Notre objectif, à travers cet article, est d’examiner les panneaux d’indication ou de sensibilisation des services de l’Etat afin de relever les différentes catégories qui les constituent, en nous référant aux messages qui y sont inscrits. Une analyse critique sur le choix des langues pour les inscriptions sur lesdits panneaux viendra clore cette réflexion sur l’affichage public des services de l’Etat au Burkina Faso. Nous avons, par souci de délimitation de notre sujet, circonscrit notre terrain de recherche aux deux plus grandes villes du Burkina Faso : Ouagadougou et Bobo-Dioulasso.

Introduction

La ville, selon de nombreux sociolinguistes, est le lieu par excellence de l’unification linguistique et un indicateur fiable de la configuration linguistique d’un pays. Au Burkina Faso, les différentes politiques linguistiques ont largement favorisé le français (langue officielle du pays) comme la langue véhiculaire autour de laquelle s’opère l’unification linguistique du pays. Ce statut a naturellement conféré à cette langue une valeur d’une importance nettement au-dessus de la soixantaine de langues nationales burkinabè sur le marché linguistique. Elle demeure la seule langue officielle et langue de l’administration du pays, la principale langue d’accès aux épreuves des examens et celles des concours de la fonction publique, etc.

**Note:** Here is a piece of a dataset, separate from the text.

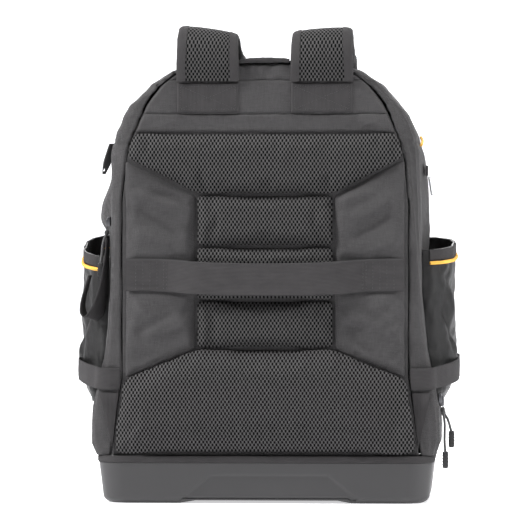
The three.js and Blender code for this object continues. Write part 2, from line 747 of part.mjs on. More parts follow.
// Fabric wing between the pads and the seam, with soft folds across it
function wing(side) {
  const innerX = CENTRE_PAD_HALF + CHANNEL;
  const rim = [
    { x: innerX, z: diagonalLow + 1 },
    { x: paddedHalf, z: LUMBAR_SHOULDER + 3 },
    { x: paddedHalf, z: UPPER_PAD_SHOULDER - WING_TOP_DROP },
    { x: innerX, z: diagonalTop - 3 },
  ].map(({ x, z }) => new THREE.Vector2(side * x, z));
  const foldAt = (z) => {
    const along = (z - rim[1].y) / (rim[2].y - rim[1].y);
    const after = Math.max(1, FOLD_ROWS.findIndex((row) => row.along >= along));
    const [from, to] = [FOLD_ROWS[after - 1], FOLD_ROWS[after]];
    return THREE.MathUtils.lerp(from.height, to.height, (along - from.along) / (to.along - from.along));
  };
  const outline = rim.flatMap((corner, i) => {
    const next = rim[(i + 1) % rim.length];
    return [0, 0.25, 0.5, 0.75].map((share) => corner.clone().lerp(next, share));
  });
  const profile = PAD_ROWS.map((row) =>
    grown(outline, -row.inset * WING_EDGE).map((point) => {
      const rise = row.out * WING_THICK * (row.inset > 0 ? foldAt(point.y) : 1);
      return new THREE.Vector3(point.x, PANEL_FACE - rise, point.y);
    }),
  );
  return loft(profile);
}

// Luggage strap: sewn flat at its ends, standing off the pads between them
function luggageStrap() {
  const sewnY = PANEL_FACE - WING_THICK * LUGGAGE_SEAT - GAP - WEB_THICK / 2;
  const freeY = PAD_FACE - LUGGAGE_GAP - WEB_THICK / 2;
  const rows = [
    { x: paddedHalf - 1, depth: 0, sag: 0 },
    { x: (paddedHalf + LUGGAGE_FREE_HALF) / 2, depth: 0, sag: 0 },
    { x: LUGGAGE_FREE_HALF, depth: 0.06, sag: 0.2 },
    { x: CENTRE_PAD_HALF, depth: 0.82, sag: 0.7 },
    { x: CENTRE_PAD_HALF / 2, depth: 0.97, sag: 0.95 },
  ];
  const place = (side) => (row) => {
    const y = THREE.MathUtils.lerp(sewnY, freeY, row.depth);
    return new THREE.Vector3(side * row.x, y, LUGGAGE_Z - LUGGAGE_SAG * row.sag);
  };
  const middle = new THREE.Vector3(0, freeY, LUGGAGE_Z - LUGGAGE_SAG);
  return band({
    points: [...rows.map(place(-1)), middle, ...rows.map(place(1)).reverse()],
    section: WEB_SECTION,
    width: () => LUGGAGE_WIDTH,
    thick: () => WEB_THICK,
    facing: () => new THREE.Vector3(0, -1, 0),
    steps: 28,
  });
}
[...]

Les langues nationales restent officiellement exclues d’un certain nombre de privilèges au niveau scolaire et professionnel, quoique de nombreux Burkinabè aient appris à lire, à écrire et à compter dans ces langues à travers les différentes campagnes d’alphabétisation initiées par l’Etat lui-même et certains de ses partenaires techniques et financiers. Cette politique de gestion des langues du pays est entre autres clairement perceptible à travers la politique d’affichage public qui, jusqu’à un passé récent, était exclusivement dominée par le français.

Il est en effet, de plus en plus fréquent ces dernières années, en parcourant les villes de Ouagadougou ou de Bobo-Dioulasso, d’apercevoir des panneaux d’affichage sur lesquels des services de l’Etat sont indiqués à travers plusieurs langues : le français et une ou les trois langues nationales les plus parlées du pays. Cela est tout à fait nouveau et dénote de la prise de conscience de nos autorités quant à la place que devraient occuper nos langues dans le paysage linguistique du pays au regard de sa configuration.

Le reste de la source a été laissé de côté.